As already mentioned, preferred fiber matting consists of cellulose or lignocellulose fibers. A small percentage of textile fibers of synthetic or natural substances, possibly also in the form of fabric, may be added in accordance with known methods.

The described fiber matting can be manufactured most expediently by coating the surface of a particulate thermoplastic binder containing a blowing agent with at least one binder which cross-links when exposed to heat and incorporating this substance in the fibers of the matting. All of the methods representing the state of the art may be employed. For example, the thermoplastic binder containing the blowing agent may be stirred into the binder which cross-links when exposed to heat while in the liquid state and may be subsequently dried. Naturally, it is also possible to spray the binder which cross-links when exposed to heat onto the surface layers of the thermoplastic binder.

After the binder which cross-links when exposed to heat has been applied to the thermoplastic binder containing the blowing agent and has been dried, the dry, coated thermoplastic binder containing the blowing agent may be strewn into the appropriate areas of the fiber filling. However, it is also possible that the particulate thermoplastic binder containing the blowing agent can be stirred into the liquid binder which crosslinks when exposed to heat, and that the combined material can be incorporated in the predetermined areas of the fiber filling by means of spraying. This method, in particular, results in a very uniform distribution in the fiber material of the binder which cross-links when exposed to heat as well as the thermoplastic binder.

Suitable binders which cross-link when exposed to heat include all corresponding knownmaterials presently used in the production of mats, especially phenols, urea formaldehyde, resins or malamine resins. It is also possible to use wide-mesh, cross-linking materials (elastomers), such as the already mentioned acrylonitrile-butadiene, as an additive to the closely cross-linking materials (thermosetting plastics).

Suitable thermoplastic binders which contain the blowing agents include polyethylenes, polyproplylenes, polyvinyl chloride and, particularly, polystyrene.

Suitable blowing agents are all those substances which decompose at the desired temperature, liberating large quantities of gas, and which can be incorporated in the thermoplastic binder particles. An example herefore is azodicarbonamide, which is used as a blowing agent for thermoplastics in injection molding and explosion molding processes.
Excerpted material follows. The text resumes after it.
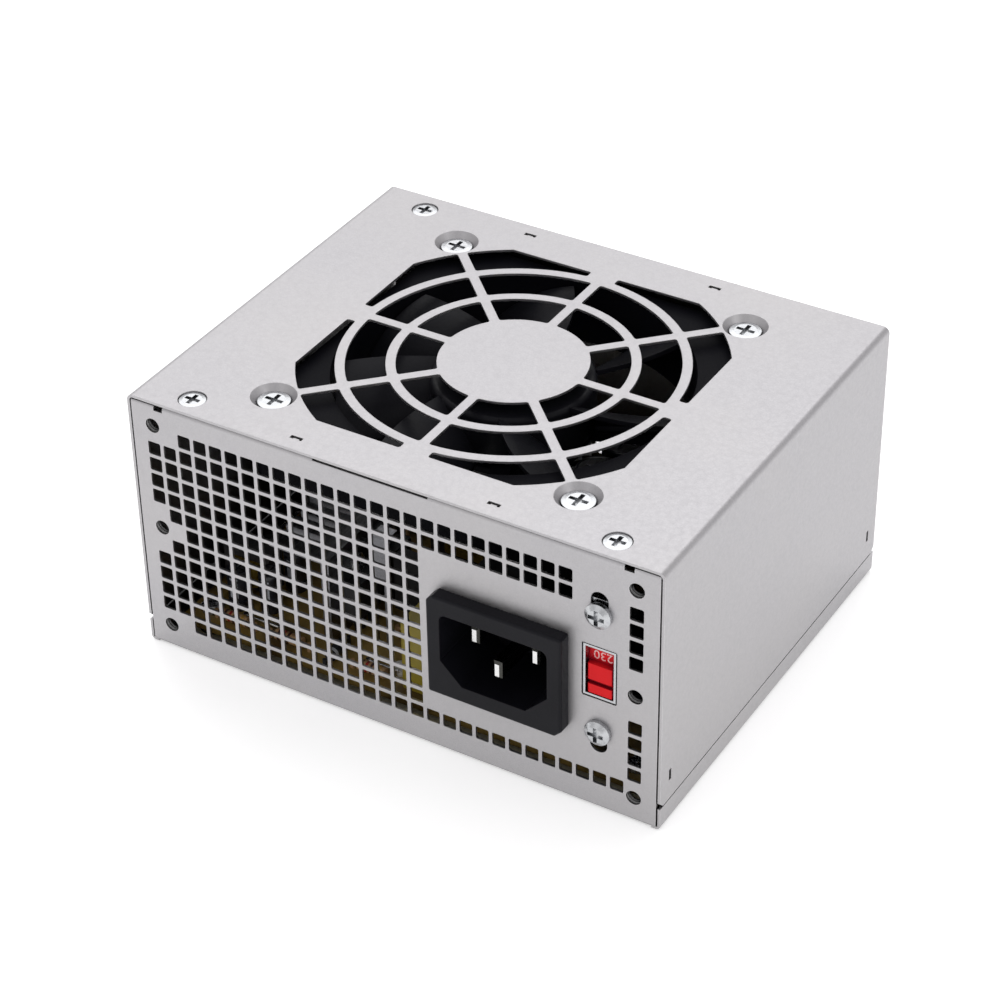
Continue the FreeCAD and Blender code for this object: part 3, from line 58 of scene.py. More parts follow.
# Name, place in metres, side in metres and power in watts of each lamp.
LAMPS = (
    ("lamp_above", (-0.50, 0.80, 1.35), 1.6, 10.8),
    ("lamp_front", (-0.3, -1.1, 0.7), 0.7, 0.5),
    ("lamp_right", (1.1, -0.1, 0.6), 0.7, 1.3),
)


def linear(red, green, blue):
    """The linear colour, with alpha, of an sRGB colour given in steps of 255."""
    steps = [value / 255 for value in (red, green, blue)]
    return [step / 12.92 if step <= 0.04045 else ((step + 0.055) / 1.055) ** 2.4 for step in steps] + [1.0]


def grey(level):
    """A neutral linear colour."""
    return [level, level, level, 1.0]


def make_camera():
    """Camera at the photograph's angle."""
    lens = bpy.data.cameras.new("camera")
    lens.lens = CAMERA_LENS
    lens.sensor_width = SENSOR_WIDTH
    camera = bpy.data.objects.new("camera", lens)
    aim = (CAMERA_AIM - CAMERA_PLACE).to_track_quat("-Z", "Y")
    camera.rotation_mode = "QUATERNION"
    camera.rotation_quaternion = aim @ Quaternion((0, 0, 1), CAMERA_ROLL)
    camera.location = CAMERA_PLACE
    bpy.context.scene.collection.objects.link(camera)
    bpy.context.scene.camera = camera


def area_light(name, place, size, power):
    """One soft square lamp."""
    lamp = bpy.data.lights.new(name, "AREA")
    lamp.size = size
    lamp.energy = power
    holder = bpy.data.objects.new(name, lamp)
    holder.location = place
    holder.rotation_euler = (LAMP_AIM - Vector(place)).to_track_quat("-Z", "Y").to_euler()
    bpy.context.scene.collection.objects.link(holder)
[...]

Its decomposition temperature can be shifted into the desired temperature range by way of suitable additives.

Claims

1. A process for the manufacture of molded parts from fibrous material comprising the steps of:

blending the fibrous material with a particulate binder material, the binder material being a thermoplastic resin material with a blowing agent integrally blended therein and, the thermoplastic binder coated with at least one heat-activated cross-linking agent;

the blended fibrous material and binder material into a loose matting;

placing the loose matting into a mold;

heating the emitting to a first elevated temperature to activate the blowing agent and soften the thermoplastic material, the first elevated temperature being below that sufficient to initiate cross-linking of the heat-activated cross-linked agent;

compressing the matting within the closed mold after activating the blowing agent; and, then

heating the matting compressed in the mold to a second elevated temperature, the second elevated temperature sufficiently high to permit activation of the heat-activated cross-linking agent.

2. The process of claim 1 wherein the binder material is a homogeneous mixture of the thermoplastic binder and the blowing agent incorporated in particulate form, the particles being coated with at least one heat activated cross-linking agent.
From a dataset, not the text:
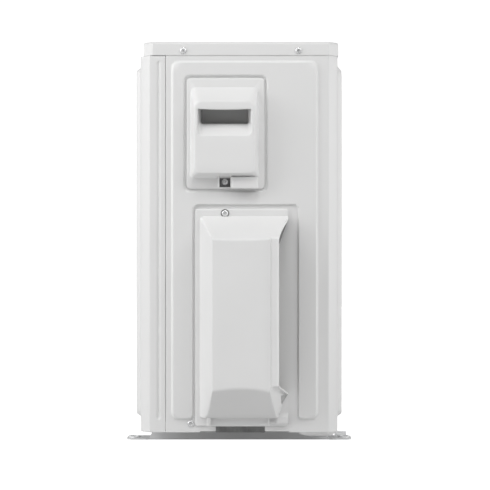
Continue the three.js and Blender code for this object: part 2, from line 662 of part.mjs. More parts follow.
// A tapered shell on a flange, with a finger grip, a pocket round its screw and a duct for the cable.
function terminalCover() {
  const { proud, wall, flange, rim, base, face, screwPocket, duct, ductDepth, tongue } = TERMINAL_COVER;
  const F = X + proud;
  const plate = prism("x", roundedRect(rim, 6), X + 0.4, X + flange);
  const body = join(plate, taperX(base, face, X + flange - 0.5, F));
  const hollow = taperX(widen(base, -wall), widen(face, -wall), X - 1, F - wall);
  // The grip: a ramp leads in and up to a pocket behind the upper lip. Points are [z, x].
  const { low, high, ramp, roof, lip, depth } = GRIP;
  const room = outline([
    [low - 2, F + 2],
    [ramp, F - lip + 2],
    [ramp + 1.4, F - depth],
    [roof, F - depth],
    [roof, F - lip],
    [high, F - 3],
    [high, F + 2],
  ]);
  const walls = outline([
    [low - 3.4, F - 1],
    [ramp - wall, F - lip + 1],
    [ramp - 1.3, F - depth - wall],
    [roof + wall, F - depth - wall],
    [roof + wall, F - lip + 1],
    [high + 3.4, F - 1],
  ]);
  const through = ([y0, y1, z0, z1], by, x0, x1) => block(x0, x1, y0 + by, y1 - by, z0, z1 - by);
  const pocketRoom = [screwPocket[0], screwPocket[1], rim[2] - 7, screwPocket[3]];
  const ductRoom = [duct[0], duct[1], rim[2] - 7, duct[3] + 11];
  const shell = cut(body, hollow);
  const whole = join(
    shell,
    prism("y", walls, GRIP.front - wall, GRIP.rear + wall),
    through(screwPocket, 0, X + 3, X + 20),
    through(duct, 0, X + 3, X + ductDepth),
    block(X - 7, X + 6, ...tongue),
  );
  return cut(
    whole,
    prism("y", room, GRIP.front, GRIP.rear),
    through(pocketRoom, 2.3, X + flange, X + 30),
    through(ductRoom, 2.2, X - 1, X + ductDepth - wall),
    screwHole(TERMINAL_SCREW),
  );
}

// A tapered shell on a flange, open towards +Y for the pipes, with two tongues that hook behind the panel.
function valveCover() {
  const { proud, wall, flange, ledge, rim, base, face, pipeExit, tongues } = VALVE_COVER;
  const plate = prism("x", roundedRect(rim, 5), X + 0.4, X + flange);
  const shape = (by) => {
    const low = prism("x", roundedRect(widen(base, -by), 3), X + (by ? -1 : 1), X + ledge + 0.01);
    return join(low, taperX(widen(base, -by), widen(face, -by), X + ledge, X + proud - by));
  };
  const opening = block(X - 1, X + proud - 8, ...pipeExit);
  const seat = rod(8, flange, 20, "x", [X, ...VALVE_SCREW], 14);
  const tongue = (z) => {
    const stem = block(X + 0.5, X + flange, -66, -58.5, z, z + 18);
    return join(stem, block(X - 7, X + flange, -60.5, -58.5, z, z + 18));
  };
  const shell = cut(join(plate, shape(0)), shape(wall), opening, seat);
  return cut(join(shell, ...tongues.map(tongue)), screwHole(VALVE_SCREW));
}

// ---- Refrigerant circuit --------------------------------------------------------------------------------

function valvePlate() {
  const { x, thick, y, low, high, foot } = VALVE_PLATE;
  const plate = block(x, x + thick, -y, y, low, high);
  const leg = (y0, y1) => {
    const post = block(x, x + thick, y0, y1, OVER_LEDGE, low + 1);
    return post.add(block(x - foot, x + thick, y0, y1, OVER_LEDGE, OVER_LEDGE + thick));
  };
  const hole = (v) => rod(v.r * 0.75, -9, 9, "x", [x, VALVE_Y, v.z], 14);
  const legs = [leg(-y, PAN_NOTCH[0] - 1), leg(PAN_NOTCH[1] + 1, y)];
  return cut(join(plate, ...legs), hole(GAS_VALVE), hole(LIQUID_VALVE));
}

// A service valve: its flange and body along +X, a threaded neck that the cap covers, and a flare port
// towards +Y.
function serviceValve({ z, r }) {
  const at = [0, VALVE_Y, z];
  const outlineOfFlange = roundRect(VALVE_Y - r - 9, VALVE_Y + r + 9, z - r, z + r, 3);
  const flange = prism("x", outlineOfFlange, VALVE_X, VALVE_X + 3.5);
  const body = rod(r, VALVE_X, VALVE_X + 29, "x", at, 14);
  const neck = rod(r * 0.66, VALVE_X + 28, VALVE_X + 40, "x", at, 12);
  const port = rod(r * 0.78, 0, r + 22, "y", [VALVE_X + 15, VALVE_Y, z], 12);
  const bore = rod(r * 0.4, VALVE_X + 22, VALVE_X + 50, "x", at, 10);
  return cut(join(flange, body, neck, port), bore);
}

function valveStem({ z, r }) {
  const at = [0, VALVE_Y, z];
  const socket = hexRod(r * 0.2, VALVE_X + 32, VALVE_X + 50, "x", at);
  return cut(rod(r * 0.36, VALVE_X + 22.5, VALVE_X + 38, "x", at, 10), socket);
}

function valveCap({ z, r }) {
  const at = [0, VALVE_Y, z];
  const [low, shoulder, top] = [VALVE_X + 29.4, VALVE_X + 43, VALVE_X + 46.5];
  const profile = [[0, low], [r * 0.98, low], [r * 0.98, shoulder], [r * 0.6, top], [0, top]];
  const bore = rod(r * 0.72, VALVE_X + 20, VALVE_X + 41, "x", at, 12);
  return cut(turned(profile, "x", at, 6), bore);
}

const flareCap = ({ z, r }) => hexRod(r, r + 22 + GAP, r + 38, "y", [VALVE_X + 15, VALVE_Y, z]);

const EAR_ANGLES = [0, 1, 2].map((k) => (2 * Math.PI * k) / 3);
const EARS = EAR_ANGLES.map((a) => [
  COMPRESSOR.x + COMPRESSOR.ears * Math.cos(a),
  COMPRESSOR.y + COMPRESSOR.ears * Math.sin(a),
]);

// The hermetic shell, on a three-eared foot plate.
function compressor() {
  const { x, y, r, low, high } = COMPRESSOR;
  const profile = [
    [0, low - 3],
    [r - 8, low - 3],
    [r, low + 8],
    [r, high - 26],
    [r - 9, high - 10],
    [r - 30, high],
    [0, high],
  ];
  const s = new THREE.Shape();
  EARS.forEach(([ex, ey], k) => {
    s.absarc(ex, ey, 15, EAR_ANGLES[k] - Math.PI / 3, EAR_ANGLES[k] + Math.PI / 3);
  });
  const plate = prism("z", s, low - 6, low - 2.9);
  const holes = EARS.map(([ex, ey]) => rod(5, 40, 60, "z", [ex, ey, 0], 10));
  return cut(join(turned(profile, "z", [x, y, 0], 24), plate), ...holes);
}

const grommet = ([x, y]) => tube(6, 13, 26, COMPRESSOR.low - 6 - GAP, "z", [x, y, 0], 14);

function compressorCap() {
  const { x, y, high } = COMPRESSOR;
  return block(x - 26, x - 2, y - 12, y + 12, high + GAP, high + 24);
}

function accumulator() {
  const { x, y, r, low, high } = ACCUMULATOR;
  const profile = [
    [0, low],
    [r - 10, low],
    [r, low + 10],
    [r, high - 12],
    [r - 10, high],
    [9, high + 3],
    [0, high + 3],
  ];
  return turned(profile, "z", [x, y, 0], 18);
}

function reversingValve() {
  const { x, y, z, r, half } = REVERSER;
  const profile = [[0, -half], [r - 3, -half], [r, 4 - half], [r, half - 4], [r - 3, half], [0, half]];
  const top = rod(6, 0, 24, "z", [x, y, z], 10);
  const ports = [-26, 0, 26].map((dy) => rod(8, -28, 0, "z", [x, y + dy, z], 10));
  return join(turned(profile, "y", [x, y, z], 14), top, ...ports);
}

function reversingCoil() {
  const { x, y, z, r } = REVERSER;
  return block(x + r + 2, x + r + 28, y - 16, y + 16, z - 14, z + 14);
}

function expansionValve() {
  const { x, y, low, r } = EXPANDER;
  return join(rod(r, low, low + 40, "z", [x, y, 0], 12), rod(5, -22, 0, "y", [x, y, low + 14], 10));
}

const expansionCoil = () =>
  rod(17, EXPANDER.low + 40 + GAP, EXPANDER.low + 70, "z", [EXPANDER.x, EXPANDER.y, 0], 16);

function dischargePipe() {
  const { x, y, z } = REVERSER;
  const [cx, cy, top] = [COMPRESSOR.x + 10, COMPRESSOR.y, COMPRESSOR.high];
  const route = [
    [cx, cy, top + 0.6],
    [cx, cy, top + 130],
    [cx + 6, cy + 28, top + 160],
    [x, y, z + 46],
    [x, y, z + 24.5],
  ];
  return pipe(route, 5, 26);
}

function suctionPipe() {
  const { x, y, z } = REVERSER;
  const a = ACCUMULATOR;
  const route = [
    [x, y, z - 28.5],
    [x, y, z - 40],
    [x + 4, y, z - 60],
    [288, -30, 345],
    [a.x, a.y, 318],
    [a.x, a.y, a.high + 3.5],
  ];
  return pipe(route, 7, 24);
}

function coilPipe() {
  const { x, y, z } = REVERSER;
  const route = [
    [x, y + 26, z - 28.5],
    [x, y + 28, z - 60],
    [205, 108, 352],
    [150, 142, 350],
    [COIL.end + COIL.plate + 2 * GAP, 142, 350],
  ];
  return pipe(route, 6, 24);
}

function gasPipe() {
  const { x, y, z } = REVERSER;
  const route = [
    [x, y - 26, z - 28.5],
    [x, y - 26, z - 38],
    [x + 6, y - 27, z - 54],
    [310, -2, 374],
    [337, 0, 330],
    [340, -4, 196],
    [356, VALVE_Y, GAS_VALVE.z],
    [VALVE_X - GAP, VALVE_Y, GAS_VALVE.z],
  ];
  return pipe(route, 8, 30);
}

function liquidPipe() {
  const { x, y } = EXPANDER;
  const route = [
    [VALVE_X - GAP, VALVE_Y, LIQUID_VALVE.z],
    [364, VALVE_Y, LIQUID_VALVE.z],
    [357, 22, 300],
    [326, 50, 314],
    [x, y - 40, 314],
    [x, y - 22.5, 314],
  ];
  return pipe(route, 4, 26);
}

// ---- The object -----------------------------------------------------------------------------------------

add("base_pan", basePan(), PAINT);
add("foot_left", foot(FEET_X[0]), GALVANISED);
add("foot_right", foot(FEET_X[1]), GALVANISED);
add("front_panel", frontPanel(), PAINT);
add("side_panel", sidePanel(), PAINT);
add("top_cover", topCover(), PAINT);
add("corner_post", cornerPost(), PAINT);
add("left_guard", leftGuard(), GRILLE_PLASTIC);
add("rear_guard", rearGuard(), GRILLE_PLASTIC);
LID_SCREWS.forEach((at, i) => {
  add("lid_screw_" + ["front", "rear"][i], screw(X + 1.5 + GAP, at), STEEL);
});
add("base_screw", screw(X + GAP, BASE_SCREW), STEEL);

add("fan_shroud", fanShroud(), GRILLE_PLASTIC);
add("fan_grille", fanGrille(), GRILLE_PLASTIC);
add("fan_blades", fanBlades(), FAN_PLASTIC);
add("fan_nut", fanNut(), BLACK_PLASTIC);
add("motor_shaft", motorShaft(), STEEL);
add("fan_motor", fanMotor(), GALVANISED);
add("motor_bracket", motorBracket(), GALVANISED);
add("coil", coil(), ALUMINIUM);
add("coil_plate_left", coilPlateLeft(), GALVANISED);
add("coil_plate_right", coilPlateRight(), GALVANISED);
add("partition", partition(), GALVANISED);

add("control_box", controlBox(), GALVANISED);
add("control_board", controlBoard(), BOARD_GREEN);
add("reactor", reactor(), STEEL);
add("heat_sink", heatSink(), ALUMINIUM);
add("terminal_plate", terminalPlate(), GALVANISED);
add("terminal_block", terminalBlock(), BLACK_PLASTIC);
add("cable_clamp", cableClamp(), BLACK_PLASTIC);

add("terminal_cover", terminalCover(), COVER_PLASTIC);
add("terminal_cover_screw", screw(X + TERMINAL_COVER.flange + GAP, TERMINAL_SCREW), STEEL);
add("valve_cover", valveCover(), COVER_PLASTIC);
add("valve_cover_screw", screw(X + VALVE_COVER.flange + GAP, VALVE_SCREW), STEEL);

add("valve_plate", valvePlate(), GALVANISED);
for (const [name, v] of [["gas", GAS_VALVE], ["liquid", LIQUID_VALVE]]) {
  add(name + "_valve", serviceValve(v), BRASS);
  add(name + "_stem", valveStem(v), STEEL);
  add(name + "_cap", valveCap(v), BRASS);
  add(name + "_flare_cap", flareCap(v), BRASS);
}
add("compressor", compressor(), BLACK_PAINT);
add("compressor_cap", compressorCap(), BLACK_PLASTIC);
EARS.forEach((at, i) => add("grommet_" + (i + 1), grommet(at), RUBBER));
add("accumulator", accumulator(), BLACK_PAINT);
add("reversing_valve", reversingValve(), BRASS);
add("reversing_coil", reversingCoil(), BLACK_PLASTIC);
add("expansion_valve", expansionValve(), BRASS);
add("expansion_coil", expansionCoil(), BLACK_PLASTIC);
add("discharge_pipe", dischargePipe(), COPPER);
add("suction_pipe", suctionPipe(), COPPER);
add("coil_pipe", coilPipe(), COPPER);
add("gas_pipe", gasPipe(), COPPER);
add("liquid_pipe", liquidPipe(), COPPER);

export default root;
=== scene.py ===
"""Looks of the outdoor unit of a split heat pump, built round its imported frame.

Helpers work in millimetres in the frame's own axes: +Z up, -Y the fan's side, +X the service side. Blender
objects are in metres. Every place comes from the frame's node boxes or from the dimensions named beside
each piece.
"""
import math
import random

import bmesh
import bpy
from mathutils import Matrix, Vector


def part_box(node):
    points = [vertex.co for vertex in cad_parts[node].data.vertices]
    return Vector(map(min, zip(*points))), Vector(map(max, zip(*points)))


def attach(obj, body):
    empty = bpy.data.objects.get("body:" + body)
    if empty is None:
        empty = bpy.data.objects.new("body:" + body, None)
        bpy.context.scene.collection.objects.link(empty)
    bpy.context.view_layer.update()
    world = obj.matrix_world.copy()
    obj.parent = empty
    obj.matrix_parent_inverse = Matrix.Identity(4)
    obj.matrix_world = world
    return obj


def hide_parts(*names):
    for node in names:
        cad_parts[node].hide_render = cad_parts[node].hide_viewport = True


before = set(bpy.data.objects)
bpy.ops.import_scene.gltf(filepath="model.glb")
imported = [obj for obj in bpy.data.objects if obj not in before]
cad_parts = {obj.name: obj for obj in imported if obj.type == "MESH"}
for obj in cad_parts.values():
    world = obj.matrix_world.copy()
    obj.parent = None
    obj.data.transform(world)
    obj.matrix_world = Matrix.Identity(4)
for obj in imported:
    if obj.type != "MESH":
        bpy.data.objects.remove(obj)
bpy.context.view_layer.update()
MM = 0.001
random.seed(7)


def node_box(node):
    """A CAD node's lowest and highest corners, in millimetres."""
    low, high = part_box(node)
    return [c / MM for c in low], [c / MM for c in high]


PANEL_X = node_box("front_panel")[1][0]  # the service side's flat plane
LEFT_X = node_box("front_panel")[0][0]
FRONT_Y = node_box("top_cover")[0][1] - 5  # the front panel's flat plane, 5 in front of the lid
REAR_Y = node_box("corner_post")[1][1]
PANEL_LOW = node_box("front_panel")[0][2]
SKIRT = node_box("top_cover")[0][2]
LID_TOP = node_box("top_cover")[1][2]
CHAMFER = 16  # the cut across the cabinet's upright corners
SHEET = 1.2  # the cabinet's sheet metal

# ---- Shapes ------------------------------------------------------------------------------------------


def node_middle(node):
    """The middle of a node's box across the service side, as (0, y, z) in millimetres."""
    low, high = node_box(node)
    return (0, (low[1] + high[1]) / 2, (low[2] + high[2]) / 2)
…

3. The process of claim 2 wherein the first elevated temperature is achieved by exposing the matting to hot steam.

4. The process of claim 1 wherein cellulose-containing fibers are used as the fibrous material.

5. The process of claim 1 further comprising the steps of:

spraying said particulate thermoplastic material into which a blowing agent has been integrally blended with a liquid heat-activated cross-linking agent; and

drying the resulting particles prior to addition of the particles to the fibrous material.

6. The process of claim 5 wherein the thermoplastic resin binder material is incorporated in the fibrous material in a dry state.

7. The process of claim 1 wherein the thermoplastic resin binder is present as particles and is sprayed with the heat-activated cross-linking agent in liquid form in order to coat the former, and the mixture is subsequently incorporated in the fibrous material of the matting by spraying the particles therein.

8. The process of claim 1 wherein the concentration of the particulate thermoplastic binder containing the blowing agent and coated with at least one binder which cross-links when exposed to heat incorporated in the fiber matting varies with respect to the thickness of the fiber matting such that the concentration is less at the surface areas of the fiber matting than in its center.

9. The process of claim 8 further comprising the step of introducing an additional amount of cross-linking agent into the outer surface area of the fiber matting.

10. The process of claim 9 wherein the heat-activated cross-linking agents consist of substances with varying cross-linking characteristics.

11. The process of claim 1 wherein between about 10 and about 30 percent by weight binder material based on the overall weight of the matting are blended with the fibrous material.

12. A fiber matting for the manufacture of molded parts according to the process of claim 1 wherein a particulate thermoplastic binder containing a blowing agent and coated with at least one heat-activated cross-linking is incorporated in fibrous material after the fibrous material is computed.

13. The fiber matting of claim 12 wherein the thermoplastic binder particles are spherical.

14. The fiber matting of claim 12 wherein the thermoplastic binder particles have an elongated, particularly a thread-like, form.

15. The fiber matting of claim 12 wherein the heat-activated cross-linking agent contains elastomeric substances such as acrylonitrile-butadiene.

16. The fiber matting of claim 12 wherein the thermoplastic binder containing a blowing agent consists essentially of non-expanded polystyrene particles having a grain size between 0.1 and 1.0 mm.

17. The fiber matting of claim 13 wherein the fibrous material is selected from the group consisting of cellulose-containing fibers, synthetic textile fibers, natural textile fibers or mixtures thereof.